[EXERCISE DESCRIPTION]
Starting at the first line of the data below, write out each line exactly until you reach the line containing "point = shown.matrix_world", and include that line too.

[MATERIAL FOR THE TASK]
—————
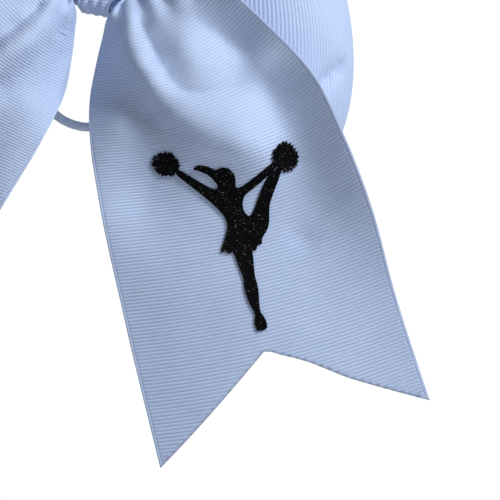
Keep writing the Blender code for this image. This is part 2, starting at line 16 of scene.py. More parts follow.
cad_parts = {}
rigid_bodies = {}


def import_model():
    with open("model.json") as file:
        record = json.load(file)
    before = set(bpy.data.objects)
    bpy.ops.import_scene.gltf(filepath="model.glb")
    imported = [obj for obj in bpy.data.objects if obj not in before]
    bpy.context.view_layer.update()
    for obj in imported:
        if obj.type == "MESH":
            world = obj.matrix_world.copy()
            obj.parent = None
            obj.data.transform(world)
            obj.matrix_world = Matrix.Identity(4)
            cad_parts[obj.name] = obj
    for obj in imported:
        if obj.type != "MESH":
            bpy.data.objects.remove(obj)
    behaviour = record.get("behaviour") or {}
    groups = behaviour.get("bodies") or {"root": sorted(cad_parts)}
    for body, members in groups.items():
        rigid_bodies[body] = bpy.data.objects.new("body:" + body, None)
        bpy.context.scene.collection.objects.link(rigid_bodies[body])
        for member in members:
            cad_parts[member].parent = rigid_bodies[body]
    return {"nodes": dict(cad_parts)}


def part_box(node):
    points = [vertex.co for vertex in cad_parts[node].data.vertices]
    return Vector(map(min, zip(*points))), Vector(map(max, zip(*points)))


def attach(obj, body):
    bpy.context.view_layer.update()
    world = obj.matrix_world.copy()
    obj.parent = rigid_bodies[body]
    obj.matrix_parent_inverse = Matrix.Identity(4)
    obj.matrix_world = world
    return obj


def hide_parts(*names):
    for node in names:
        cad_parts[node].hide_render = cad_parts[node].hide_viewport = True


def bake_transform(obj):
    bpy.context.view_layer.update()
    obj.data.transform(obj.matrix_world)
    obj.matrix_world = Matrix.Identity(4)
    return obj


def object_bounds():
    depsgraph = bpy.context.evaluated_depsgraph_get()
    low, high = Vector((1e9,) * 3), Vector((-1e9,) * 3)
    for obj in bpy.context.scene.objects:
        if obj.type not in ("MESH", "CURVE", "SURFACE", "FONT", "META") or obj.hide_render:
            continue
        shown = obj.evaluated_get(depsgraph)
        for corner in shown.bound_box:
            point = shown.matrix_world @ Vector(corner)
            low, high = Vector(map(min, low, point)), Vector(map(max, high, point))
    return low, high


for obj in list(bpy.data.objects):
    bpy.data.objects.remove(obj, do_unlink=True)
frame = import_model()
cad_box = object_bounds()

MM = 0.001
TINY = 1e-9

# Main ribbon
RIBBON_WIDTH = 76.2
TAIL_LENGTH = 157.0
TAIL_END = 165.0
NOTCH_DEPTH = 27.1
NOTCH_SHARE = 0.482
NOTCH_WAVER = 1.0
NOTCH_WAVER_SHARE = 0.28
RIB_PITCH = 1.0
ROWS_PER_RIB = 5
CLOTH_HALF = 0.16
RIB_HEIGHT = 0.18
RIB_SHARPNESS = 0.75
SELVAGE_WIDTH = 0.85
SELVAGE_BLEND = 0.45
SELVAGE_LEVEL = 0.62
SELVAGE_RIB = 0.3
SELVAGE_GROOVE_DEPTH = 0.8
SELVAGE_GROOVE_WIDTH = 0.14
SELVAGE_HEM_WIDTH = 0.12
SELVAGE_STEPS = (0.0, 0.14, 0.35, 0.65, 0.85, 1.02, 1.25, 1.6)
TAIL_INNER_COLUMNS = 38
LOOP_INNER_COLUMNS = 34
SEAL_WIDTH = 0.7
SEAL_REACH = 1.4
SEAL_HEIGHT = 0.06

# Tail folds: the level that they stand out from, and how much deeper they are than in DRAPE
FOLD_LEVEL = -33.0
FOLD_RELIEF = 1.3
CREASE_STEPS = 60
CREASE_ROUNDING = 0.5

# Tail pleats beside the knot, and how the tail's end is tucked into it
TAIL_PLEATS_FROM = 128.0
TAIL_PLEATS_RISE = 20.0
TAIL_PLEAT_DEPTH = 1.5
TAIL_PLEAT_PITCH = 0.205
TAIL_PLEAT_START = 0.06
TUCK_FROM = 150.0
TUCK_Y = -23.7
TUCK_INWARD = 0.62
TUCK_NARROWING = 0.04
TUCK_PRESSING = 0.75
TUCK_PRESSED_AFTER = 6.0

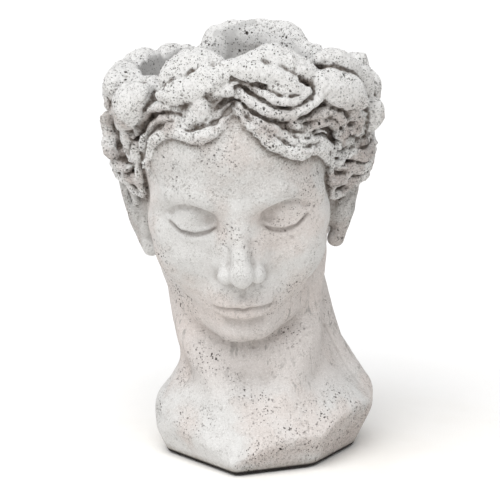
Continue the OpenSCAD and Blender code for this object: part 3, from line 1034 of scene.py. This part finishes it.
def felt_material():
    p = Paint("pressed_felt", (0.20, 0.17, 0.14), 1.0, 0.1)
    p.shader.inputs["Sheen Weight"].default_value = 0.4
    fibres = p.noise(1500, 4, 0.7, stretch=(1, 1, 0.3))
    p.coat(p.ramp(fibres, 0.35, 0.65), (0.42, 0.37, 0.31))
    return p.finish(fibres, 0.0004)


def floor_material():
    """Near white paper, faintly cream where it comes forward."""
    p = Paint("paper_floor", (0.93, 0.93, 0.93), 0.9, 0.1)
    y = p.node("ShaderNodeSeparateXYZ", Vector=p.place).outputs["Y"]
    ragged = p.math("ADD", y, p.times(p.noise(6, 4), 0.25))
    blotch = p.ramp(p.noise(14, 4), 0.4, 0.7)
    cream = p.mix(blotch, (0.92, 0.905, 0.88), (0.89, 0.87, 0.835))
    p.coat(p.ramp(ragged, 0.42, 0.02), cream)
    return p.finish(p.noise(700, 3), 0.0002)


# ---- stopper and pads
def lathe(name, profile, segments, centre):
    """A closed solid turned from (radius, height) points that start and end on the axis."""
    profile = np.array(profile)
    inner = profile[1:-1]
    a = np.linspace(0, 2 * math.pi, segments, endpoint=False)
    rings = np.stack([
        np.outer(inner[:, 0], np.cos(a)), np.outer(inner[:, 0], np.sin(a)),
        np.repeat(inner[:, 1:], segments, 1)], 2)
    points = np.vstack([rings.reshape(-1, 3), [(0, 0, profile[0, 1]), (0, 0, profile[-1, 1])]])
    n, last = segments, len(inner) - 1
    around = [(j, (j + 1) % n) for j in range(n)]
    faces = [(i * n + j, i * n + k, (i + 1) * n + k, (i + 1) * n + j)
             for i in range(last) for j, k in around]
    faces += [(n * len(inner), k, j) for j, k in around]
    faces += [(n * len(inner) + 1, last * n + j, last * n + k) for j, k in around]
    mesh = bpy.data.meshes.new(name)
    mesh.from_pydata((points + centre) * UNIT, [], faces)
    mesh.shade_smooth()
    return linked(name, mesh)


def model_stopper():
    """The CAD stopper's shape with rounded edges, a ribbed shank and a pierced pull tab."""
    step = 0.3
    low = np.array(PLUG_LOW) / UNIT
    high = np.array(PLUG_HIGH) / UNIT
    clay = Clay(low - 1.5, high + 1.5, step)
    shank = DRAIN_R - 0.1
    flange = (high[0] - low[0]) / 2
    top = FLOOR_Z + 3
    part, (x, y, z) = clay.between(low - 2, high + 2)
    r = from_axis(x, y)

    def disc(radius, bottom, lid, rounding):
        return smooth_min(radius - r, np.minimum(z - bottom, lid - z), rounding) * -1

    rib = 0.35 * (0.5 + 0.5 * np.cos((z - FLOOR_Z) * 2 * math.pi / 3.2))
    lead = np.maximum(0, low[2] + 2.5 - z) * 0.8
    stem = disc(shank - rib - lead, low[2], FLOOR_Z + 1, 0.6)
    plate = disc(flange, FLOOR_Z, top, 1.2)
    clay.d[part] = smooth_min(stem, plate, 0.5).astype(np.float32)
    across, up = x - AXIS[0], z - (high[2] - 5)
    tab = np.maximum(np.hypot(across, np.maximum(up, 0)) - 5, np.abs(y - AXIS[1]) - 1.5)
    tab = np.maximum(tab, top - 1 - z + 0 * r)
    clay.d[part] = smooth_min(clay.d[part], tab.astype(np.float32), 1.2)
    clay.cut(bar([(AXIS[0], AXIS[1] - 4, high[2] - 4.5), (AXIS[0], AXIS[1] + 4, high[2] - 4.5)],
                 1.7), 0.5)
    points, faces = clay.mesh()
    return to_object("stopper_rubber", points, faces)


def model_pad(name):
    """A felt disc, a little soft at its rim."""
    low, high = (np.array(v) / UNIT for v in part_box(name))
    r, h = (high[0] - low[0]) / 2, high[2] - low[2]
    soft = h * 0.35
    curve = np.radians(np.linspace(0, 90, 5))
    profile = [(0, 0), (r * 0.5, 0)]
    profile += [(r - soft + soft * math.sin(a), soft - soft * math.cos(a)) for a in curve]
    profile += [(r - soft + soft * math.cos(a), h - soft + soft * math.sin(a)) for a in curve]
    profile += [(r * 0.5, h), (0, h)]
    centre = ((low[0] + high[0]) / 2, (low[1] + high[1]) / 2, low[2])
    piece = lathe(name.replace("pad", "disc"), profile, 72, centre)
    for v in piece.data.vertices:
        out = Vector((v.co.x / UNIT - centre[0], v.co.y / UNIT - centre[1], 0))
        if out.length > r * 0.8:
            v.co.x += out.x / out.length * rng.uniform(-0.12, 0.03) * UNIT
            v.co.y += out.y / out.length * rng.uniform(-0.12, 0.03) * UNIT
    return piece


# ---- the whole part
stone = model_cast_head()
stone.data.materials.append(stone_material())
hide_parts("cast_head")
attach(stone, "planter")

stopper = model_stopper()
stopper.data.materials.append(rubber_material())
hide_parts("drain_stopper")
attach(stopper, "stopper")

felt = felt_material()
for pad_name in PADS:
    pad = model_pad(pad_name)
    pad.data.materials.append(felt)
    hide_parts(pad_name)
    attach(pad, "planter")


# ---- floor, light and camera
def make_floor():
    bpy.ops.mesh.primitive_plane_add(size=16, location=(0, 0, 0))
    floor = bpy.context.object
    floor.name = "floor"
    floor.data.materials.append(floor_material())


def make_lights():
    """A broad soft sun from above, in front and a little left, in a white room."""
    sun = bpy.data.lights.new("soft_sun", "SUN")
    sun.energy = 2.5
    sun.angle = math.radians(60)
    lamp = linked("soft_sun", sun)
    lamp.rotation_euler = Vector((-0.28, -0.65, 1)).to_track_quat("Z", "Y").to_euler()
    world = bpy.data.worlds.new("white_room")
    world.use_nodes = True
    background = world.node_tree.nodes["Background"]
    background.inputs["Color"].default_value = (1, 1, 1, 1)
    background.inputs["Strength"].default_value = 0.60
    bpy.context.scene.world = world


def make_camera():
    """A long lens a little above the head, about 1.6 m from it."""
    camera = bpy.data.cameras.new("camera")
    camera.sensor_width = 36
    camera.lens = 164.6
    viewer = linked("camera", camera)
    viewer.location = (0, -1.566, 0.483)
    aim = Vector((0.006, 0, 0.1427))
    viewer.rotation_euler = (aim - viewer.location).to_track_quat("-Z", "Y").to_euler()
    bpy.context.scene.camera = viewer


make_floor()
make_lights()
make_camera()
bpy.context.scene.view_settings.view_transform = "Standard"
—————
[RESPONSE BELOW]
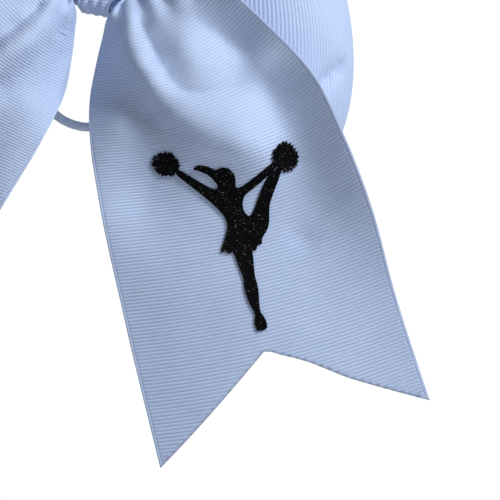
Keep writing the Blender code for this image. This is part 2, starting at line 16 of scene.py. More parts follow.
cad_parts = {}
rigid_bodies = {}


def import_model():
    with open("model.json") as file:
        record = json.load(file)
    before = set(bpy.data.objects)
    bpy.ops.import_scene.gltf(filepath="model.glb")
    imported = [obj for obj in bpy.data.objects if obj not in before]
    bpy.context.view_layer.update()
    for obj in imported:
        if obj.type == "MESH":
            world = obj.matrix_world.copy()
            obj.parent = None
            obj.data.transform(world)
            obj.matrix_world = Matrix.Identity(4)
            cad_parts[obj.name] = obj
    for obj in imported:
        if obj.type != "MESH":
            bpy.data.objects.remove(obj)
    behaviour = record.get("behaviour") or {}
    groups = behaviour.get("bodies") or {"root": sorted(cad_parts)}
    for body, members in groups.items():
        rigid_bodies[body] = bpy.data.objects.new("body:" + body, None)
        bpy.context.scene.collection.objects.link(rigid_bodies[body])
        for member in members:
            cad_parts[member].parent = rigid_bodies[body]
    return {"nodes": dict(cad_parts)}


def part_box(node):
    points = [vertex.co for vertex in cad_parts[node].data.vertices]
    return Vector(map(min, zip(*points))), Vector(map(max, zip(*points)))


def attach(obj, body):
    bpy.context.view_layer.update()
    world = obj.matrix_world.copy()
    obj.parent = rigid_bodies[body]
    obj.matrix_parent_inverse = Matrix.Identity(4)
    obj.matrix_world = world
    return obj


def hide_parts(*names):
    for node in names:
        cad_parts[node].hide_render = cad_parts[node].hide_viewport = True


def bake_transform(obj):
    bpy.context.view_layer.update()
    obj.data.transform(obj.matrix_world)
    obj.matrix_world = Matrix.Identity(4)
    return obj


def object_bounds():
    depsgraph = bpy.context.evaluated_depsgraph_get()
    low, high = Vector((1e9,) * 3), Vector((-1e9,) * 3)
    for obj in bpy.context.scene.objects:
        if obj.type not in ("MESH", "CURVE", "SURFACE", "FONT", "META") or obj.hide_render:
            continue
        shown = obj.evaluated_get(depsgraph)
        for corner in shown.bound_box:
            point = shown.matrix_world @ Vector(corner)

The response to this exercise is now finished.